» **Task requirements**
What follows is a block of records; reproduce all of it verbatim.

» **Recorded information**
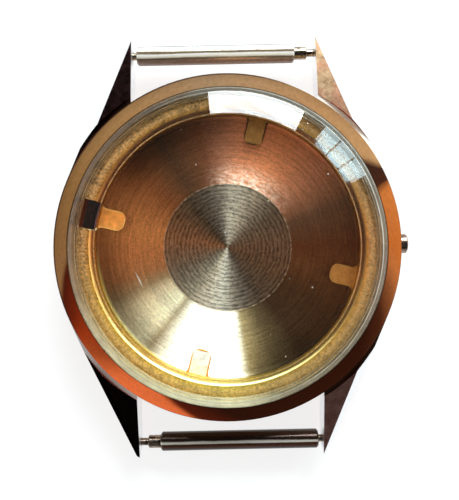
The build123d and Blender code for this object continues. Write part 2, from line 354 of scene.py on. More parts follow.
def bezel_reflections(paint, turn, outwards):
    """Painted reflection: what the bezel's face mirrors, put into its colour; the edges between its tones
    lean round towards the rim.
    """
    lead = paint.ramp(turn, by_degrees(
        (0, grey(0.60)),
        (14, grey(0.50)),
        (21, grey(0.46)),
        (27, grey(0.63)),
        (34, grey(0.60)),
        (60, grey(0.50)),
        (165, grey(0.50)),
        (186, grey(0.18)),
        (202, grey(0.22)),
        (214, grey(0.68)),
        (228, grey(0.68)),
        (242, grey(0.35)),
        (254, grey(0.20)),
        (275, grey(0.25)),
        (300, grey(0.50)),
        (328, grey(0.72)),
        (342, grey(0.66)),
        (360, grey(0.60)),
    ))
    most_lead = 20 / 360
    slant = paint.product(outwards, paint.between(lead, -most_lead, most_lead))
    uneven = paint.noise(paint.place, scale=160, detail=1.0)
    uneven = paint.product(paint.math("SUBTRACT", uneven, 0.5), 0.020)
    return paint.ramp(paint.math("FRACT", paint.total(turn, slant, uneven, 1.0)), by_degrees(
        (0, tone(206, 112, 48)),
        (18, tone(218, 128, 62)),
        (21, tone(72, 38, 26)),
        (30, tone(62, 38, 28)),
        (33, tone(206, 158, 106)),
        (60, tone(192, 147, 100)),
        (95, tone(174, 142, 106)),
        (125, tone(173, 132, 84)),
        (160, tone(148, 108, 62)),
        (182, tone(144, 102, 62)),
        (186, tone(74, 24, 12)),
        (198, tone(112, 34, 12)),
        (212, tone(160, 56, 20)),
        (222, tone(164, 72, 34)),
        (236, tone(240, 116, 62)),
        (244, tone(232, 112, 60)),
        (248, tone(84, 26, 12)),
        (266, tone(38, 14, 7)),
        (326, tone(46, 17, 8)),
        (338, tone(72, 34, 18)),
        (347, tone(140, 80, 44)),
        (354, tone(200, 116, 60)),
        (360, tone(206, 112, 48)),
    ))


def paint_bezel():
    """Polished plate with a painted reflection of a warm dim room, with soft wandering edges between its
    tones.
    """
    paint = Paint("plated_bezel")
    turn = paint.turn()
    radius = paint.radius()
    outwards = paint.fit(radius, OPENING_RADIUS + 0.08, BEZEL_RADIUS - 0.07)
    colour = bezel_reflections(paint, turn, outwards)
    fine = paint.noise(paint.place, scale=2500, detail=4.0, roughness=0.6)
    colour = paint.lit(colour, fine, 0.93, 1.07)
    # Painted shade: the outer part of the face darker from 40° to 180°.
    rim_shade = paint.product(paint.sector(turn, 40, 180, 10), paint.fit(outwards, 0.4, 1.0))
    colour = paint.scaled(colour, paint.between(rim_shade, 1.0, 0.72))
    # Painted shadow: a dark line along the outer rim from 72° to 206°.
    shadow_line = paint.product(paint.fit(outwards, 0.93, 0.98), paint.sector(turn, 72, 206, 8))
    colour = paint.mix(paint.product(shadow_line, 0.85), colour, tone(46, 30, 32))
    marks = paint.specks(paint.place, scale=600, size=0.06, share=0.25)
    colour = paint.mix(paint.product(marks, 0.6), colour, tone(250, 225, 190))
    scratches = paint.specks(paint.drawn_out(62, 14), scale=420, size=0.035, share=0.10)
    colour = paint.mix(paint.product(scratches, 0.5), colour, tone(235, 200, 165))
    # Painted light: the bore's wall takes the painted tones of the crystal's edge.
    bore = paint.fit(radius, OPENING_RADIUS + 0.06, OPENING_RADIUS + 0.03)
    colour = paint.mix(bore, colour, edge_painted_light(paint, turn, radius))
    shader = paint.finish(colour, paint.wander(fine, 0.08, 0.16), paint.bump(fine, 0.05, FINE_DEPTH),
                          Specular_Tint=(1.0, 0.65, 0.56, 1.0))
    paint.link(paint.between(bore, 1.0, 0.3), shader.inputs["Metallic"])
    dress("bezel", paint.material)


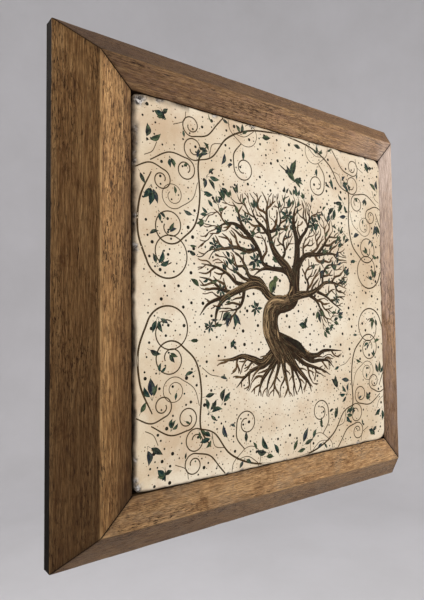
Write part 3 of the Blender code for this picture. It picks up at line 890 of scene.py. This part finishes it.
def limb(points):
    """A limb's even path and its widths."""
    run = smooth(points, 1.5)
    return run[:, :2], run[:, 2]


def softened(path, rounds=2):
    for _ in range(rounds):
        path = np.vstack([path[:1], (path[:-2] + 2 * path[1:-1] + path[2:]) / 4, path[-1:]])
    return path


class Growth:
    """Limbs with twigs that fork outwards and keep clear of one another."""

    def __init__(self, limbs, inside, middle, clear, rng):
        self.inside = inside
        self.clear = clear
        self.middle = np.array(middle)
        self.rng = rng
        self.spots = np.zeros((0, 4))  # x, z, half the width and the number of the limb
        self.twigs = []
        for path, widths in limbs:
            self.keep(path, widths)
        self.limbs = len(limbs)

    def keep(self, path, widths):
        number = np.full(len(path), len(self.twigs))
        self.spots = np.vstack([self.spots, np.column_stack([path, widths / 2, number])])
        self.twigs.append((path, widths))

    def shoot(self, start, heading, length, parent, room):
        """A twig's path. It stops where it would meet another limb or leave its space."""
        step, rng = 1.3, self.rng
        path = [start]
        x, z, rooms, limbs = self.spots.T
        bend, phase = rng.uniform(5, 14), rng.uniform(0, 2 * math.pi)
        for i in range(int(length / step)):
            outward = heading_of(path[-1] - self.middle)
            heading += bend * math.sin(phase + i * 0.5) + 0.06 * ((outward - heading + 180) % 360 - 180)
            ahead = turned((step, 0), heading, path[-1])
            crowded = np.hypot(x - ahead[0], z - ahead[1]) - rooms < self.clear
            if i * step < room + 4:
                crowded &= limbs != parent
            if crowded.any() or not self.inside(*ahead):
                break
            path.append(ahead)
        return np.array(path)

    def sprout(self, parent, at, heading, length):
        path, widths = self.twigs[parent]
        length *= self.rng.uniform(0.7, 1.25)
        twig = self.shoot(path[at], heading, length, parent, widths[at] / 2)
        if len(twig) > 4:
            start = max(1.25, min(0.9 * widths[at], 0.11 * len(twig) + 1.1))
            along = np.linspace(0, 1, len(twig))
            self.keep(softened(twig), np.interp(along, (0, 0.6, 1), (start, 0.8 * start, 0.9)))

    def fork(self, lengths, gaps):
        """Side shoots along every limb, and a fork at its end, level after level."""
        first, rng = 0, self.rng
        for length, gap in zip(lengths, gaps):
            last = len(self.twigs)
            for parent in range(first, last):
                path, _ = self.twigs[parent]
                end = len(path) - 1
                headings = [heading_of(ahead) for ahead in np.gradient(path, axis=0)]
                for side in (1, -1):
                    self.sprout(parent, end, headings[end] + side * rng.uniform(16, 34), length)
                side = 1 if rng.uniform() < 0.5 else -1
                at = end - rng.uniform(0.5, 1) * gap
                while at > 2:
                    self.sprout(parent, int(at), headings[int(at)] + side * rng.uniform(28, 48), length)
                    side = -side
                    at -= rng.uniform(0.7, 1.3) * gap
            first = last


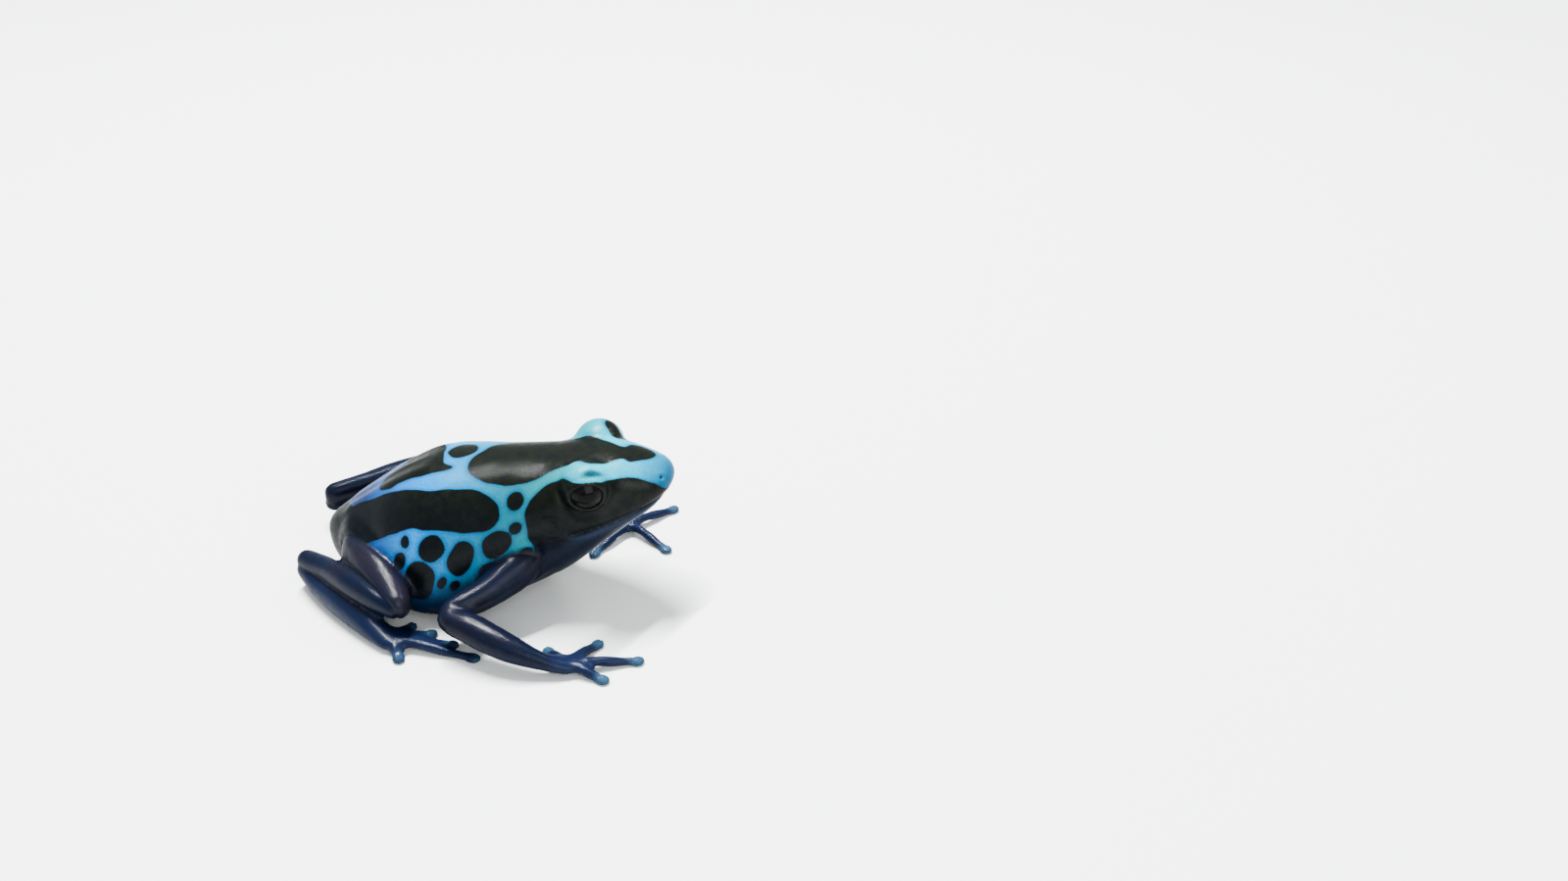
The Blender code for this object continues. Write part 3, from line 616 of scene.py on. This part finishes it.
def unrolled(points):
    """Where points lie along the body, and their turn round its long axis from the back."""
    bend = np.maximum(points[:, 0] - NECK_PLACE[0], 0) * math.tan(HEAD_TURN)
    height = np.interp(points[:, 0], *np.transpose(AXIS_HEIGHTS))
    return points[:, 0], np.degrees(np.arctan2(points[:, 1] - MIDLINE - bend, points[:, 2] - height))


def turned_near(turn, middle):
    """Turns counted so that they don't jump near the middle one."""
    return (turn - middle + 180) % 360 - 180 + middle


def smooth_ring(rows):
    """A smooth closed curve through the rows."""
    rows = np.array(rows, float)
    shares = np.arange(CURVE_STEPS)[:, None] / CURVE_STEPS
    spans = []
    for index in range(len(rows)):
        before, start, end, after = (rows[(index + step) % len(rows)] for step in (-1, 0, 1, 2))
        spans.append(0.5 * (2 * start + (end - before) * shares
                            + (2 * before - 5 * start + 4 * end - after) * shares ** 2
                            + (3 * start - before - 3 * end + after) * shares ** 3))
    return np.vstack(spans)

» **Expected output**
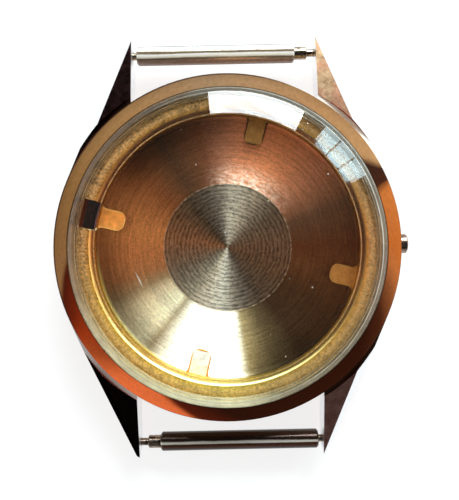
The build123d and Blender code for this object continues. Write part 2, from line 354 of scene.py on. More parts follow.
def bezel_reflections(paint, turn, outwards):
    """Painted reflection: what the bezel's face mirrors, put into its colour; the edges between its tones
    lean round towards the rim.
    """
    lead = paint.ramp(turn, by_degrees(
        (0, grey(0.60)),
        (14, grey(0.50)),
        (21, grey(0.46)),
        (27, grey(0.63)),
        (34, grey(0.60)),
        (60, grey(0.50)),
        (165, grey(0.50)),
        (186, grey(0.18)),
        (202, grey(0.22)),
        (214, grey(0.68)),
        (228, grey(0.68)),
        (242, grey(0.35)),
        (254, grey(0.20)),
        (275, grey(0.25)),
        (300, grey(0.50)),
        (328, grey(0.72)),
        (342, grey(0.66)),
        (360, grey(0.60)),
    ))
    most_lead = 20 / 360
    slant = paint.product(outwards, paint.between(lead, -most_lead, most_lead))
    uneven = paint.noise(paint.place, scale=160, detail=1.0)
    uneven = paint.product(paint.math("SUBTRACT", uneven, 0.5), 0.020)
    return paint.ramp(paint.math("FRACT", paint.total(turn, slant, uneven, 1.0)), by_degrees(
        (0, tone(206, 112, 48)),
        (18, tone(218, 128, 62)),
        (21, tone(72, 38, 26)),
        (30, tone(62, 38, 28)),
        (33, tone(206, 158, 106)),
        (60, tone(192, 147, 100)),
        (95, tone(174, 142, 106)),
        (125, tone(173, 132, 84)),
        (160, tone(148, 108, 62)),
        (182, tone(144, 102, 62)),
        (186, tone(74, 24, 12)),
        (198, tone(112, 34, 12)),
        (212, tone(160, 56, 20)),
        (222, tone(164, 72, 34)),
        (236, tone(240, 116, 62)),
        (244, tone(232, 112, 60)),
        (248, tone(84, 26, 12)),
        (266, tone(38, 14, 7)),
        (326, tone(46, 17, 8)),
        (338, tone(72, 34, 18)),
        (347, tone(140, 80, 44)),
        (354, tone(200, 116, 60)),
        (360, tone(206, 112, 48)),
    ))


def paint_bezel():
    """Polished plate with a painted reflection of a warm dim room, with soft wandering edges between its
    tones.
    """
    paint = Paint("plated_bezel")
    turn = paint.turn()
    radius = paint.radius()
    outwards = paint.fit(radius, OPENING_RADIUS + 0.08, BEZEL_RADIUS - 0.07)
    colour = bezel_reflections(paint, turn, outwards)
    fine = paint.noise(paint.place, scale=2500, detail=4.0, roughness=0.6)
    colour = paint.lit(colour, fine, 0.93, 1.07)
    # Painted shade: the outer part of the face darker from 40° to 180°.
    rim_shade = paint.product(paint.sector(turn, 40, 180, 10), paint.fit(outwards, 0.4, 1.0))
    colour = paint.scaled(colour, paint.between(rim_shade, 1.0, 0.72))
    # Painted shadow: a dark line along the outer rim from 72° to 206°.
    shadow_line = paint.product(paint.fit(outwards, 0.93, 0.98), paint.sector(turn, 72, 206, 8))
    colour = paint.mix(paint.product(shadow_line, 0.85), colour, tone(46, 30, 32))
    marks = paint.specks(paint.place, scale=600, size=0.06, share=0.25)
    colour = paint.mix(paint.product(marks, 0.6), colour, tone(250, 225, 190))
    scratches = paint.specks(paint.drawn_out(62, 14), scale=420, size=0.035, share=0.10)
    colour = paint.mix(paint.product(scratches, 0.5), colour, tone(235, 200, 165))
    # Painted light: the bore's wall takes the painted tones of the crystal's edge.
    bore = paint.fit(radius, OPENING_RADIUS + 0.06, OPENING_RADIUS + 0.03)
    colour = paint.mix(bore, colour, edge_painted_light(paint, turn, radius))
    shader = paint.finish(colour, paint.wander(fine, 0.08, 0.16), paint.bump(fine, 0.05, FINE_DEPTH),
                          Specular_Tint=(1.0, 0.65, 0.56, 1.0))
    paint.link(paint.between(bore, 1.0, 0.3), shader.inputs["Metallic"])
    dress("bezel", paint.material)


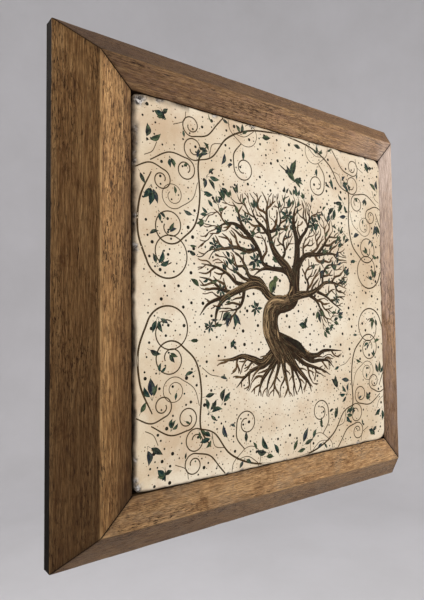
Write part 3 of the Blender code for this picture. It picks up at line 890 of scene.py. This part finishes it.
def limb(points):
    """A limb's even path and its widths."""
    run = smooth(points, 1.5)
    return run[:, :2], run[:, 2]


def softened(path, rounds=2):
    for _ in range(rounds):
        path = np.vstack([path[:1], (path[:-2] + 2 * path[1:-1] + path[2:]) / 4, path[-1:]])
    return path


class Growth:
    """Limbs with twigs that fork outwards and keep clear of one another."""

    def __init__(self, limbs, inside, middle, clear, rng):
        self.inside = inside
        self.clear = clear
        self.middle = np.array(middle)
        self.rng = rng
        self.spots = np.zeros((0, 4))  # x, z, half the width and the number of the limb
        self.twigs = []
        for path, widths in limbs:
            self.keep(path, widths)
        self.limbs = len(limbs)

    def keep(self, path, widths):
        number = np.full(len(path), len(self.twigs))
        self.spots = np.vstack([self.spots, np.column_stack([path, widths / 2, number])])
        self.twigs.append((path, widths))

    def shoot(self, start, heading, length, parent, room):
        """A twig's path. It stops where it would meet another limb or leave its space."""
        step, rng = 1.3, self.rng
        path = [start]
        x, z, rooms, limbs = self.spots.T
        bend, phase = rng.uniform(5, 14), rng.uniform(0, 2 * math.pi)
        for i in range(int(length / step)):
            outward = heading_of(path[-1] - self.middle)
            heading += bend * math.sin(phase + i * 0.5) + 0.06 * ((outward - heading + 180) % 360 - 180)
            ahead = turned((step, 0), heading, path[-1])
            crowded = np.hypot(x - ahead[0], z - ahead[1]) - rooms < self.clear
            if i * step < room + 4:
                crowded &= limbs != parent
            if crowded.any() or not self.inside(*ahead):
                break
            path.append(ahead)
        return np.array(path)

    def sprout(self, parent, at, heading, length):
        path, widths = self.twigs[parent]
        length *= self.rng.uniform(0.7, 1.25)
        twig = self.shoot(path[at], heading, length, parent, widths[at] / 2)
        if len(twig) > 4:
            start = max(1.25, min(0.9 * widths[at], 0.11 * len(twig) + 1.1))
            along = np.linspace(0, 1, len(twig))
            self.keep(softened(twig), np.interp(along, (0, 0.6, 1), (start, 0.8 * start, 0.9)))

    def fork(self, lengths, gaps):
        """Side shoots along every limb, and a fork at its end, level after level."""
        first, rng = 0, self.rng
        for length, gap in zip(lengths, gaps):
            last = len(self.twigs)
            for parent in range(first, last):
                path, _ = self.twigs[parent]
                end = len(path) - 1
                headings = [heading_of(ahead) for ahead in np.gradient(path, axis=0)]
                for side in (1, -1):
                    self.sprout(parent, end, headings[end] + side * rng.uniform(16, 34), length)
                side = 1 if rng.uniform() < 0.5 else -1
                at = end - rng.uniform(0.5, 1) * gap
                while at > 2:
                    self.sprout(parent, int(at), headings[int(at)] + side * rng.uniform(28, 48), length)
                    side = -side
                    at -= rng.uniform(0.7, 1.3) * gap
            first = last


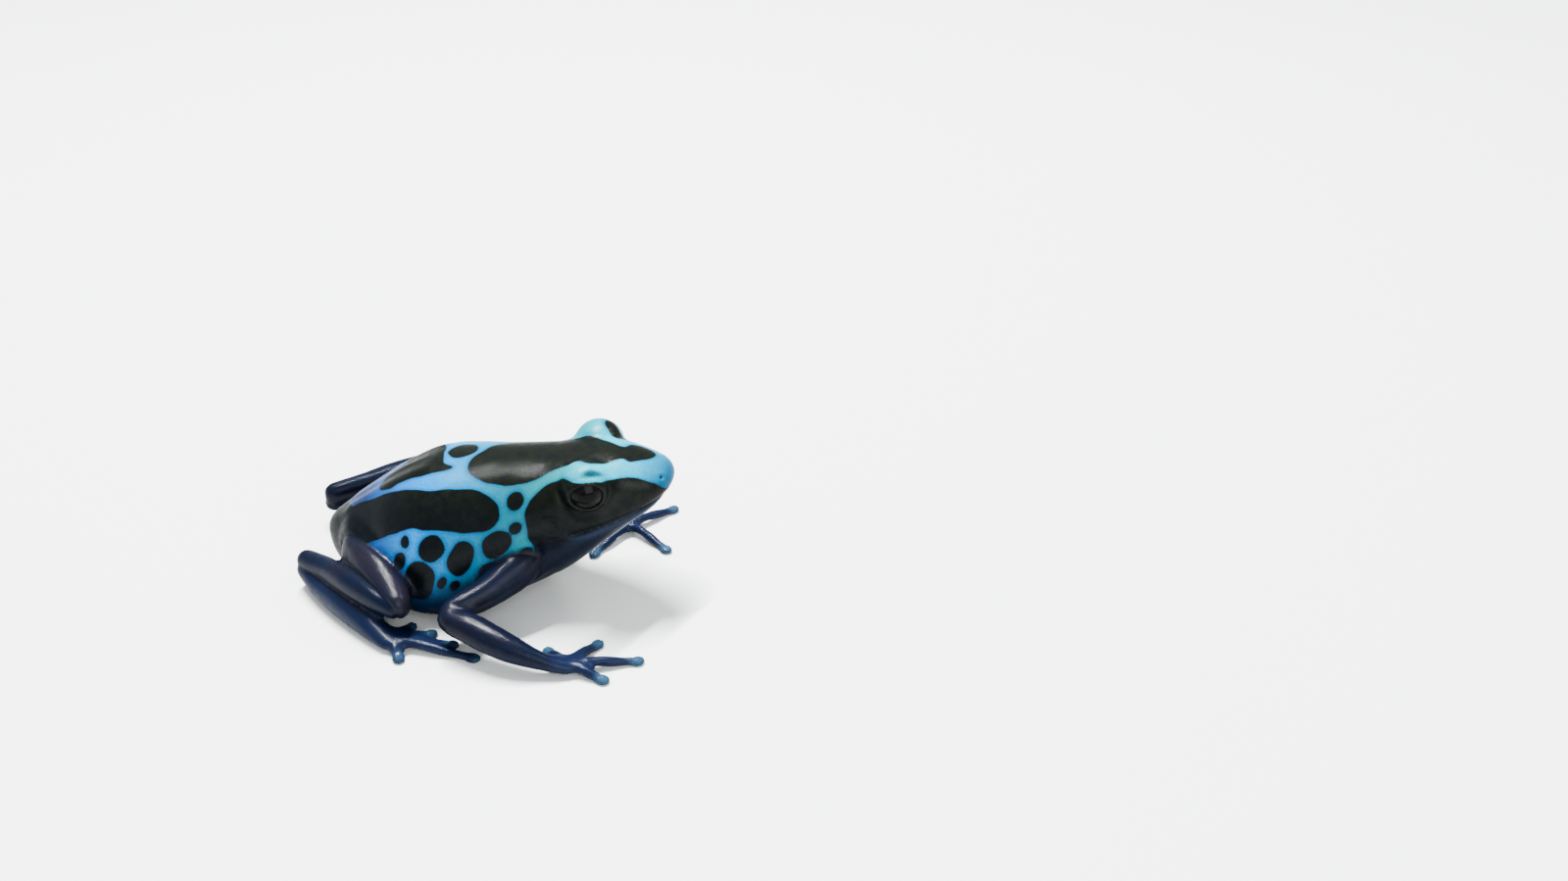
The Blender code for this object continues. Write part 3, from line 616 of scene.py on. This part finishes it.
def unrolled(points):
    """Where points lie along the body, and their turn round its long axis from the back."""
    bend = np.maximum(points[:, 0] - NECK_PLACE[0], 0) * math.tan(HEAD_TURN)
    height = np.interp(points[:, 0], *np.transpose(AXIS_HEIGHTS))
    return points[:, 0], np.degrees(np.arctan2(points[:, 1] - MIDLINE - bend, points[:, 2] - height))


def turned_near(turn, middle):
    """Turns counted so that they don't jump near the middle one."""
    return (turn - middle + 180) % 360 - 180 + middle


def smooth_ring(rows):
    """A smooth closed curve through the rows."""
    rows = np.array(rows, float)
    shares = np.arange(CURVE_STEPS)[:, None] / CURVE_STEPS
    spans = []
    for index in range(len(rows)):
        before, start, end, after = (rows[(index + step) % len(rows)] for step in (-1, 0, 1, 2))
        spans.append(0.5 * (2 * start + (end - before) * shares
                            + (2 * before - 5 * start + 4 * end - after) * shares ** 2
                            + (3 * start - before - 3 * end + after) * shares ** 3))
    return np.vstack(spans)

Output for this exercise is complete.